Bei der Auszählung sei es zu "schweren Anomalien" gekommen, sagte Alexander Graf Lambsdorff, der deutsche Leiter der Beobachtermission, in Nairobi. Bereits nach der Wahl hatte Lambsdorff beklagt, dass Beobachter in mehreren Wahlbezirken nicht zur Stimmenauszählung zugelassen worden waren. Am Dienstag führte er im vorläufigen Bericht der Beobachtermission weitere Unregelmäßigkeiten auf. Die Berichte der Beobachter riefen Zweifel am offiziellen Ergebnis auf, sagte er.

So hätten EU-Beobachter in einem Wahlbezirk 50 000 Stimmen für den offiziellen Wahlsieger Kibaki gezählt. Die Wahlkommission nannte aus diesem Bezirk jedoch 75 000 Stimmen für Kibaki. Mindestens ein weiterer derartiger Vorfall sei den EU-Wahlbeobachtern bekannt.

Selbst in der kenianischen Wahlkommission ist der angebliche Sieg Kibakis mittlerweile umstritten. Mehrere Kommissionsmitglieder fordern eine richterliche Untersuchung.

Nach diesen Wahlen scheinen die ethnischen Gräben im Vielvölkerstaat tiefer denn je. Das ostafrikanische Land galt international als Pfeiler der Stabilität in einer Region, die durch die Dauerkrisen in Somalia, im Sudan oder den noch ungelösten Bürgerkrieg in Uganda geprägt ist. Nun aber droht Kenia seinen Ruf als eines der wenigen halbwegs demokratischen Länder zu verlieren. Mit Macheten und Knüppeln gehen Männer der Volksgruppen der Luo und Kikuyu aufeinander los.

Unterdessen wurden Lebensmittel und Benzin knapp. Viele Geschäfte haben seit den Wahlen geschlossen. In Supermärkten, die wenigstens vorübergehend geöffnet hatten, kam es zu Hamsterkäufen, berichtete die Zeitung "The Standard".

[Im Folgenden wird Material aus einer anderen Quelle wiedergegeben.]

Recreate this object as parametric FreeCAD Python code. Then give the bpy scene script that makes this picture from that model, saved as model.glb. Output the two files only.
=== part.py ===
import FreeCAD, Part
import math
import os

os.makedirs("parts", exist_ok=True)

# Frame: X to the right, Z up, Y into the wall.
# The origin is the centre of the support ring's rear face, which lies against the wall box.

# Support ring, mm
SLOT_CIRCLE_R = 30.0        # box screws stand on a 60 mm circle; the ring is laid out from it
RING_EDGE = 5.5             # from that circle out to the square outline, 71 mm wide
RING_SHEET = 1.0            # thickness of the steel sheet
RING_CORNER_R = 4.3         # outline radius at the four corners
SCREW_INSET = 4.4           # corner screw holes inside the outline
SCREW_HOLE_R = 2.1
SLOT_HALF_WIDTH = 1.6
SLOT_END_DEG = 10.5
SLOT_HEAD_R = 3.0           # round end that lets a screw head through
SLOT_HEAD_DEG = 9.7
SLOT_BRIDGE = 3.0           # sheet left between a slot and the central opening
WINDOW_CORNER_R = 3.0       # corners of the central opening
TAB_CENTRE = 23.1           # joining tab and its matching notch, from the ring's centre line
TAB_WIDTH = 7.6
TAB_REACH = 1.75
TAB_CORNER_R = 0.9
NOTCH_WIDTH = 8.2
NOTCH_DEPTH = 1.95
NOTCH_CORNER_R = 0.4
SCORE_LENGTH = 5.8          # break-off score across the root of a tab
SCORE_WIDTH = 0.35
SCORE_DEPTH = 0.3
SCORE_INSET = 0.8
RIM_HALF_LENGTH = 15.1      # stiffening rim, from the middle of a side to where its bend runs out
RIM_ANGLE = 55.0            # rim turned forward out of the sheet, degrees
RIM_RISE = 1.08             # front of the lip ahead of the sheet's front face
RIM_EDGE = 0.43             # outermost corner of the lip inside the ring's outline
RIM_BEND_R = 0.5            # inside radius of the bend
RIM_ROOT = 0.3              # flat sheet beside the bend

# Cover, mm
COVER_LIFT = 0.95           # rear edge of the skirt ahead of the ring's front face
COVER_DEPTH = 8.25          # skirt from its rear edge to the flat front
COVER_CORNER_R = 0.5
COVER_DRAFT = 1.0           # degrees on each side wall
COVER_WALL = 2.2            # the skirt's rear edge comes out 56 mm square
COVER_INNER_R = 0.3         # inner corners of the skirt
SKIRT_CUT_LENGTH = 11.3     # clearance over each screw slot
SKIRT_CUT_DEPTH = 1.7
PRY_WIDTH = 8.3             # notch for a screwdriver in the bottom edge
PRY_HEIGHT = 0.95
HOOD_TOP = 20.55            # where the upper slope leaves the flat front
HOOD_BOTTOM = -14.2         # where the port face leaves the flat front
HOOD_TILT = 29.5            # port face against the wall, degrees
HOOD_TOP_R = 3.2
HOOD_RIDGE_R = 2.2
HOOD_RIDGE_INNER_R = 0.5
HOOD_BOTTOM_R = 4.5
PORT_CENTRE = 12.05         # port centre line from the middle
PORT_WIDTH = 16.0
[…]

Die Wahlkommission hatte Kibaki am Sonntagabend mit 230 000 Stimmen Vorsprung vor Odinga zum Wahlsieger erklärt. Etliche Unstimmigkeiten bei der Auszählung konnten zu diesem Zeitpunkt nicht überprüft werden. Nach der Auszählung von 90 Prozent der Wahlkreise hatte noch Odinga in Führung gelegen.